● **CHALLENGE**:
Extract all lines containing "into".

--- START OF ENTRIES PROVIDED ---

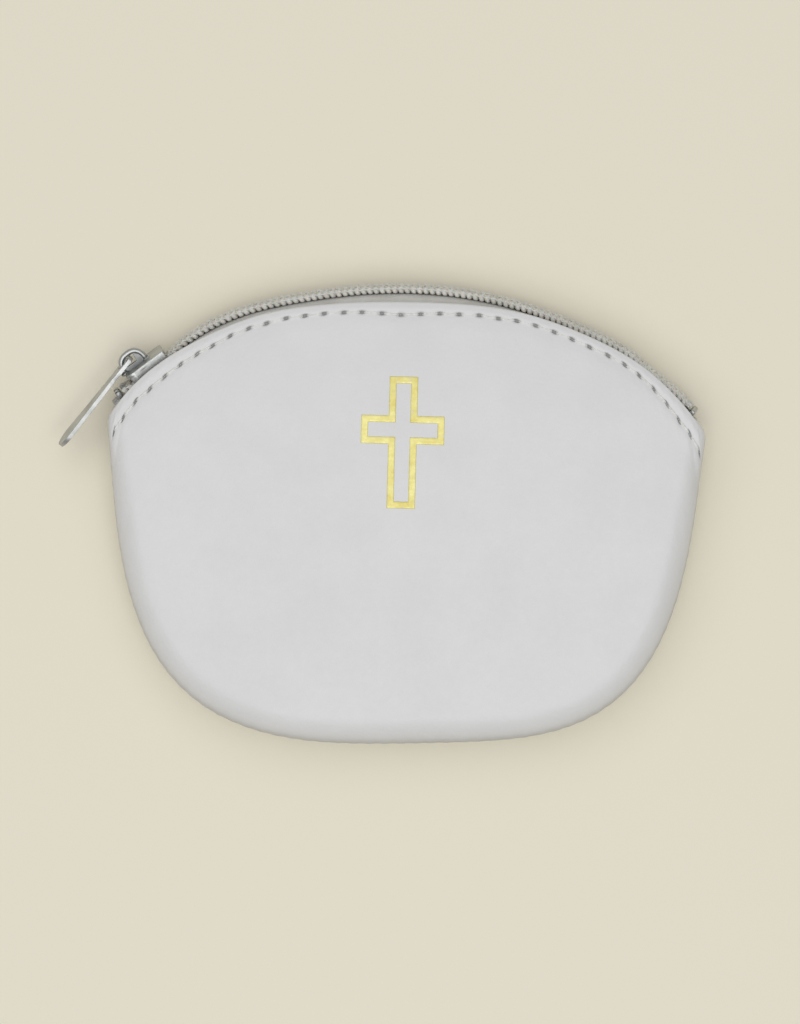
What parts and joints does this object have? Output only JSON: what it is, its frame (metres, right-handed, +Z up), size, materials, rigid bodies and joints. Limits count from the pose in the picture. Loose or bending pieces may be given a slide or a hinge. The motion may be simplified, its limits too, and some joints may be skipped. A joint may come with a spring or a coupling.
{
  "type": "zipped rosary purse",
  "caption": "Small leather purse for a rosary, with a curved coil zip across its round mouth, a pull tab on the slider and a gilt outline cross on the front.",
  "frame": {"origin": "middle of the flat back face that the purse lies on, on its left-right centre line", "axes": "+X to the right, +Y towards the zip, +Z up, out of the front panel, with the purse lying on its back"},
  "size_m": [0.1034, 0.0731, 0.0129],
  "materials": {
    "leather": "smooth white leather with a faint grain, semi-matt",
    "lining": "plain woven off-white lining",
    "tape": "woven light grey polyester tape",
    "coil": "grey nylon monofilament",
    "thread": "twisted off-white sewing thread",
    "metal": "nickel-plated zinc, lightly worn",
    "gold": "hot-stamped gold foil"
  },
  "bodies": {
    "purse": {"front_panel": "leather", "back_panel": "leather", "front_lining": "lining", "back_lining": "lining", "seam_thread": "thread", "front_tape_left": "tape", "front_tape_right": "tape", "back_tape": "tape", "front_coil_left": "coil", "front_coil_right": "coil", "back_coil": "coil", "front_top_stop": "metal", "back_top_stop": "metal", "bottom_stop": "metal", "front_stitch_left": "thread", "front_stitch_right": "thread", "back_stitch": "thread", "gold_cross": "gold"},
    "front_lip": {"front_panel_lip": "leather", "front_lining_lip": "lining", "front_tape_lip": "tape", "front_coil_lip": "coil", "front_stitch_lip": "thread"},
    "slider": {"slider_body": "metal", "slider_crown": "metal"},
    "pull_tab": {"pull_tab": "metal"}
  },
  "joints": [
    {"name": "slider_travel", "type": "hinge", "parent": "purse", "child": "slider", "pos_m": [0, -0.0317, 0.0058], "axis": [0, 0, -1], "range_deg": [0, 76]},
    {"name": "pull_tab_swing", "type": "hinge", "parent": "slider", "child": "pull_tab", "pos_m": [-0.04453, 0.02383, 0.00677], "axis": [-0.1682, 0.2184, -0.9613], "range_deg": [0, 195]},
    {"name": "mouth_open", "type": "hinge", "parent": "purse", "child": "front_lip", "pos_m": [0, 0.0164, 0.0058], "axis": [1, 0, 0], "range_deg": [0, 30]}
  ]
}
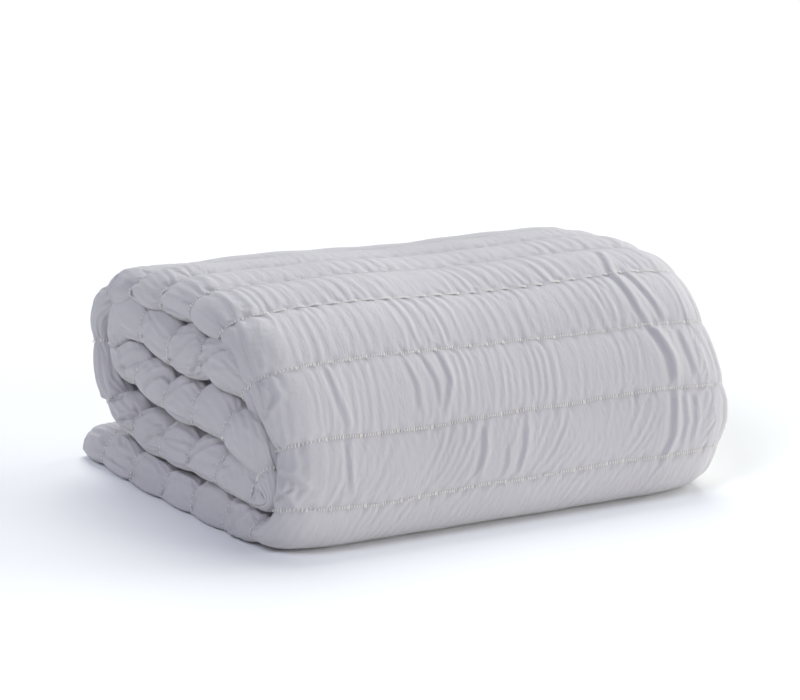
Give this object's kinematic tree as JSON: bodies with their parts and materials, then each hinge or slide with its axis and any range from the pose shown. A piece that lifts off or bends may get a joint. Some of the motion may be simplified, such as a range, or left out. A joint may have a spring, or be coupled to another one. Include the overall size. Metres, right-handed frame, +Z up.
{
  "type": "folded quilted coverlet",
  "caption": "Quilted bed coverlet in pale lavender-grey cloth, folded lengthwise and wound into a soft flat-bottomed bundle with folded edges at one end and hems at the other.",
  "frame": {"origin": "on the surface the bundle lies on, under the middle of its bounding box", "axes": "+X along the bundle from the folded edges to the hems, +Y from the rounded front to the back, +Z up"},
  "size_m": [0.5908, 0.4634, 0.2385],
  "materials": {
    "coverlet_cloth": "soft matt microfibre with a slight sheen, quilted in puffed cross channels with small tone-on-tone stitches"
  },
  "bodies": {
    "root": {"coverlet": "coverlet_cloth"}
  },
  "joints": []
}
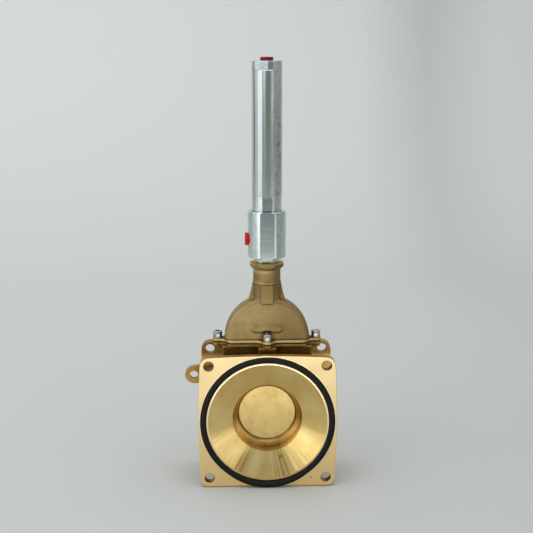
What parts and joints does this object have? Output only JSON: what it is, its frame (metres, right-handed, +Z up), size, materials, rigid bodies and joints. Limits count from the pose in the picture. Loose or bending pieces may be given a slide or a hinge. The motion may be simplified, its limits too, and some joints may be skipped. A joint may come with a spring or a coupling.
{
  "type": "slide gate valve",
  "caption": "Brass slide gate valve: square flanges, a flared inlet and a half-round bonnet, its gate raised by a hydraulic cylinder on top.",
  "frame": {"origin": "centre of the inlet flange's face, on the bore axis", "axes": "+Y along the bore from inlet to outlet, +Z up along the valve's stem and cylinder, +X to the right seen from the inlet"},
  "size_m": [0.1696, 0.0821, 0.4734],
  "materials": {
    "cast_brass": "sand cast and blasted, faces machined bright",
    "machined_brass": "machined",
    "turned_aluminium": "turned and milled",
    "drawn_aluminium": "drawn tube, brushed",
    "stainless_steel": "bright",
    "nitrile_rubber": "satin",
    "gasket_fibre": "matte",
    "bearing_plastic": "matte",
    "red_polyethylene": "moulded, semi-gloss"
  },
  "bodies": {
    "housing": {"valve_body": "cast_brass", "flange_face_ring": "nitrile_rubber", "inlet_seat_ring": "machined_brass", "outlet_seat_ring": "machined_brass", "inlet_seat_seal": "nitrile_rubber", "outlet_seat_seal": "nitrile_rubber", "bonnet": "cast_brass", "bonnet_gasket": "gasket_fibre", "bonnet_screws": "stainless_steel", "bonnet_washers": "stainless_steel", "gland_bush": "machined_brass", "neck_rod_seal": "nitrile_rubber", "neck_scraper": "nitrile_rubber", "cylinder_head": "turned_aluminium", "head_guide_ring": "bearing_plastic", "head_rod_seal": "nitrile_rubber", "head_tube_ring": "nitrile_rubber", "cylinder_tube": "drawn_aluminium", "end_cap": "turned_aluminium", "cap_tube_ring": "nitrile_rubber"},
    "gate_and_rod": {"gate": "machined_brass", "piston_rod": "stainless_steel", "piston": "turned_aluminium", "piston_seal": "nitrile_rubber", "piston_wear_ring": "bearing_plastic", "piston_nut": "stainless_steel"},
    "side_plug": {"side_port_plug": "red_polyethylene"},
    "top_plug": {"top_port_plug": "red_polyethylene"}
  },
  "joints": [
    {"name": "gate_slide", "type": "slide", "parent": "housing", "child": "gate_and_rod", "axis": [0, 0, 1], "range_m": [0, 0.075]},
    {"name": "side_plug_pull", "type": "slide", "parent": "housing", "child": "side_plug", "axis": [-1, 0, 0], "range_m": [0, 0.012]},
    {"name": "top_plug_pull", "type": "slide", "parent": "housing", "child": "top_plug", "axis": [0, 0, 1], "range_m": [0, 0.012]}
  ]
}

--- END OF ENTRIES PROVIDED ---
--- START OF ENTRIES PROVIDED ---

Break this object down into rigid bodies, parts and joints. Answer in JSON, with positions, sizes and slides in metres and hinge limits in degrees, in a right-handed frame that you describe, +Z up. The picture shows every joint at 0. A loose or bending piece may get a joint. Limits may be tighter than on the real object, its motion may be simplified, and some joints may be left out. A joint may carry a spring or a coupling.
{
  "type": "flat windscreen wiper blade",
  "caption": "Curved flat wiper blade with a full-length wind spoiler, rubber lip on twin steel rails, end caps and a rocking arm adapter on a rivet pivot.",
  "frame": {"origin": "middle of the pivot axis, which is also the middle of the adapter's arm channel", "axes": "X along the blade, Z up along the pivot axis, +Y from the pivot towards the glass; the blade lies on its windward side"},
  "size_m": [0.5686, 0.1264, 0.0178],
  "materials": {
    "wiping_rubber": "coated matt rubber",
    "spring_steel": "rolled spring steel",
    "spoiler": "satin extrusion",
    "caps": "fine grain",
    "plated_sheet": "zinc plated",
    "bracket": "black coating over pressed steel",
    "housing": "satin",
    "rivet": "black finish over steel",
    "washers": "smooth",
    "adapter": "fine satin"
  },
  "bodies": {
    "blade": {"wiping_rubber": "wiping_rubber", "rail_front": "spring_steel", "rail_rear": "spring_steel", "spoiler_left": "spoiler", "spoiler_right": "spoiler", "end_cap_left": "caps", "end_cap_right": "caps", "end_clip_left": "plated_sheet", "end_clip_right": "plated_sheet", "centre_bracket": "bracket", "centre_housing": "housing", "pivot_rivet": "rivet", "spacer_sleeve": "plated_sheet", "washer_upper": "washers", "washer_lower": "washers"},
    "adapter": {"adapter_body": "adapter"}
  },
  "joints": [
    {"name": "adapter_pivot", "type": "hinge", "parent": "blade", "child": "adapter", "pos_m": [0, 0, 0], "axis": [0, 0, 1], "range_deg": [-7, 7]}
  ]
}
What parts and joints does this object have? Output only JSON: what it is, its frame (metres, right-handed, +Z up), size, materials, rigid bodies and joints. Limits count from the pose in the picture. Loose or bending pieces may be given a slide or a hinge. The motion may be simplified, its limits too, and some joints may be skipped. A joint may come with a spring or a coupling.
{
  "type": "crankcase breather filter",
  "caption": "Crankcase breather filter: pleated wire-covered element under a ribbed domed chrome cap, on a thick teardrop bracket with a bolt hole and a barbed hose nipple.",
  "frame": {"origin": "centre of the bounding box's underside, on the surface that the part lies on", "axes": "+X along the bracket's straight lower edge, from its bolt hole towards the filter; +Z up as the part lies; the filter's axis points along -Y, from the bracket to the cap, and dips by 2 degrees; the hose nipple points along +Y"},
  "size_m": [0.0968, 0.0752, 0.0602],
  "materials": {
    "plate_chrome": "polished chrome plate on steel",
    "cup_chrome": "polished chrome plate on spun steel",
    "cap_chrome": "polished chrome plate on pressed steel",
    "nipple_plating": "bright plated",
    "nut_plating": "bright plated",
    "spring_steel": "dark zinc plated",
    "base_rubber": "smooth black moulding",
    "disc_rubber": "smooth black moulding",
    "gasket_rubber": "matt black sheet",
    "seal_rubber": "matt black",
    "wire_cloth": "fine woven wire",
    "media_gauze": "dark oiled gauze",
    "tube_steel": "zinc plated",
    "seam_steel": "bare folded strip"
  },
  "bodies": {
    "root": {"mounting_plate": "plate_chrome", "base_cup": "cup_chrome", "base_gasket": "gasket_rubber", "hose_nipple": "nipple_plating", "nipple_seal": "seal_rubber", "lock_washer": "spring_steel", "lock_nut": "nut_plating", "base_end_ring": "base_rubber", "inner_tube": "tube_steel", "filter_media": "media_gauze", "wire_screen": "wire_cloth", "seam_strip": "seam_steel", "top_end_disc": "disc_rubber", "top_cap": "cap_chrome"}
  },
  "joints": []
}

--- END OF ENTRIES PROVIDED ---

● **RESULT BELOW**:
  "caption": "Quilted bed coverlet in pale lavender-grey cloth, folded lengthwise and wound into a soft flat-bottomed bundle with folded edges at one end and hems at the other.",
Break this object down into rigid bodies, parts and joints. Answer in JSON, with positions, sizes and slides in metres and hinge limits in degrees, in a right-handed frame that you describe, +Z up. The picture shows every joint at 0. A loose or bending piece may get a joint. Limits may be tighter than on the real object, its motion may be simplified, and some joints may be left out. A joint may carry a spring or a coupling.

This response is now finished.